Sycophancy is just one aspect of the problems I mentioned, though. Another huge one is hallucination, and one that is actually far worse than I thought:

> It’s been proven that when a model is trained on large volumes of highly factual and non-theoretical data, it learns to always have an answer. DeepSeek V4 Pro (1.6T params, 49B active, 44 AA Intelligence Index score) has a ludicrous 94% hallucination score on the AA-Omniscience benchmark, meaning on questions that it couldn’t figure out, it only stated that it didn’t know around 6% of the time, and the rest it confidently hallucinated an answer. GLM-5.2 scored a 28% hallucination rate, Opus 4.8 was 36%, Fable 5 was 48%, and GPT-5.5 was 86%.
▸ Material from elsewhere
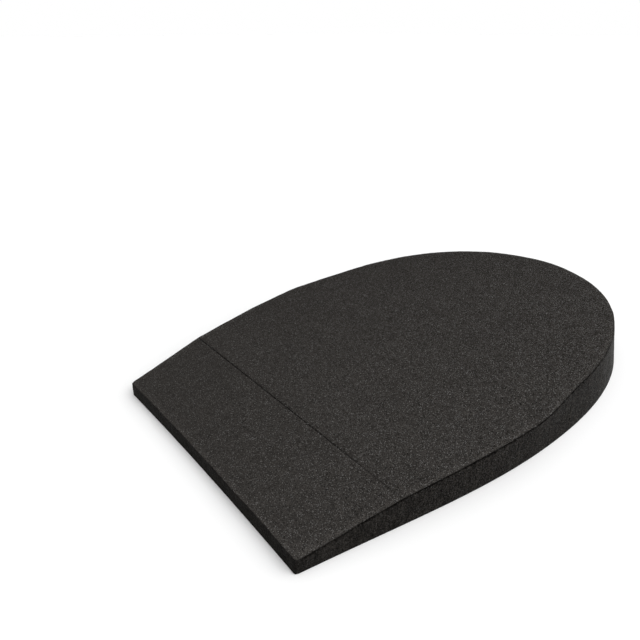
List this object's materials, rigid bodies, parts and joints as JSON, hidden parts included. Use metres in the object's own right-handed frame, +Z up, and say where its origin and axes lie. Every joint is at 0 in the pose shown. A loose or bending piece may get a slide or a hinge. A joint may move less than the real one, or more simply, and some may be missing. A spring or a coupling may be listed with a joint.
{
  "type": "heel lift",
  "caption": "Wedge of dark closed-cell foam that raises the heel in a shoe, with a straight thin front edge, a front taper, a rounded thick heel and a flat underside.",
  "frame": {"origin": "on the flat underside, at the middle of the lift's length and width", "axes": "+Y from the thin front edge to the thick heel, +X across, +Z up out of the top face"},
  "size_m": [0.064, 0.0999, 0.009],
  "materials": {
    "foam": "matt charcoal closed-cell foam with a fine open grain where it is cut and skived"
  },
  "bodies": {
    "root": {"foam_wedge": "foam"}
  },
  "joints": []
}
https://arrowtsx.dev/bigger-models/

I think even a 5% hallucination rate would be terrible for a teacher, who should generally be comfortable with saying "I don't know off the top of my head but here is how to find resources to answer your question".

---

So, just to drive the point home, Codex has an 86.9% hallucination rate on the AA-omniscience score in this index https://benchlm.ai/models/gpt-5-3-codex - if you ask it something that wasn't sufficiently covered in its training data, it will confidently make up an answer nearly 87% of the time.

While you might think it is happy to correct you when you are wrong, you don't know that for sure since you don't know when you're wrong. Codex may have been happily agreeing with you about things you had completely backwards.

	▲	ndriscoll a minute ago \| parent [-]
		Except I generally do know when I'm wrong because I'm working in a domain I am familiar with, and it will often create experiments on the fly unprompted (well, prompted, but generically in AGENTS.MD) to see. My experience actually using it for software is that it almost never makes up answers.